3. We need to also look beyond the lawmakers’ reactionary disposition to this anti- money laundering and indeed anti-terrorism bills. I strongly believe that members of the executives have a hand in the non-passage of the bill. With the Governors being the latest cabal in the country, I would not be surprised if the States Chief Executives are the one stage-managing the current lackadaisical disposition of national assembly to the two vital bills. Recent history reminds us that some of the governors, local government chairpersons and indeed past presidents and heads of state have been indicted and convicted for money laundering in and outside the country. It is not in the interest of many of these politically exposed persons who have been named in the Halliburton, Siemens, Wilbros and indeed Daimler bribe scandals to allow the free passage of the anti-money laundering bill. To the corrupt in the society, this is a booby trap, a landmine which they will want to avoid at all cost.
If all the above postulations are not true, how could the Nigerian parliamentarian show so much contempt for the President who have twice passionately appealed to them to pass the bill? Nigeria promised the international Financial Action Task Force to pass the bill by 30 June 2010. It is 4 months past the deadline, yet the national lawmakers have not deemed it fit to pass the anti-money laundering and anti-terrorism bills.

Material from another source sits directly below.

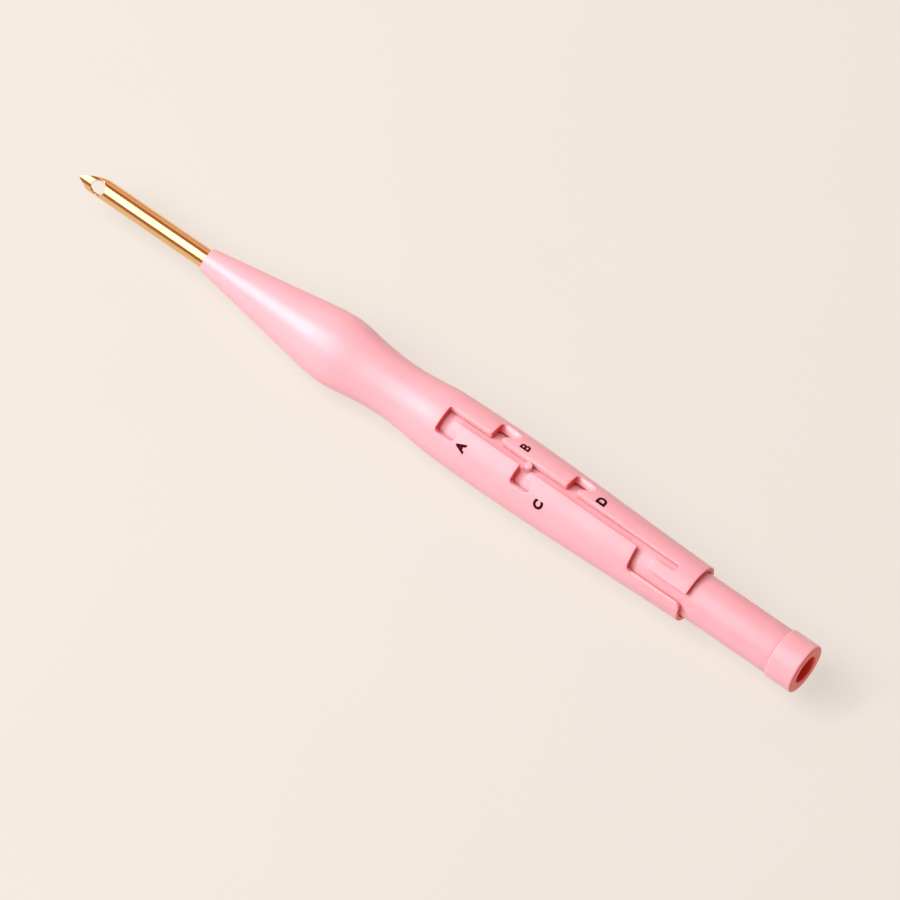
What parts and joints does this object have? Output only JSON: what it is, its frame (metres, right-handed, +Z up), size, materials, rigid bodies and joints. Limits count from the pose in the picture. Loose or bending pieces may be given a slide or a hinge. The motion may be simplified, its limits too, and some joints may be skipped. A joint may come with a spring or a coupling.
{
  "type": "adjustable punch needle",
  "caption": "Pen-shaped punch needle: a hollow eyed needle on a plunger tube that slides and turns in a slotted handle to set the loop length.",
  "frame": {"origin": "on the tool's axis, halfway between the needle's point and the collar's rear face", "axes": "+X along the tool's axis towards the rear collar, +Z up through the middle of the long slot, +Y to the left of the slot seen from the rear"},
  "size_m": [0.17, 0.0142, 0.0142],
  "materials": {
    "handle_plastic": "smooth moulded pink plastic with a soft gloss, slightly translucent",
    "tube_plastic": "smooth moulded pink plastic with a soft gloss",
    "collar_plastic": "smooth moulded pink plastic, a little deeper in colour",
    "needle_metal": "polished gold coloured metal",
    "setting_ink": "dark printed setting letters"
  },
  "bodies": {
    "handle": {"handle": "handle_plastic"},
    "carrier": {"needle_holder": "collar_plastic"},
    "plunger": {"plunger_tube": "tube_plastic", "end_collar": "collar_plastic", "locking_stud": "tube_plastic", "needle": "needle_metal"}
  },
  "joints": [
    {"name": "plunger_slide", "type": "slide", "parent": "handle", "child": "carrier", "axis": [1, 0, 0], "range_m": [-0.0176, 0.0274]},
    {"name": "plunger_turn", "type": "hinge", "parent": "carrier", "child": "plunger", "pos_m": [0, 0, 0], "axis": [1, 0, 0], "range_deg": [0, 33]}
  ]
}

Any Consequence for non-passage?
The consequence of our National Assembly not passing these all important bills is unpleasant. Nigeria risks being blacklisted by the international Financial Action Task Force (FAFT). Legitimate international transactions risk being frustrated while foreign investment could be driven away.
The Way Forward
There must be sustained pressure from all well-meaning Nigerians on the National Assembly for them to pass the Anti Money Laundering and Anti Terrorism bills. These two bills must not be allowed to go the way of FOI and Petroleum Industry Bills on which the Nigerian federal lawmakers were long on promises but short on delivery.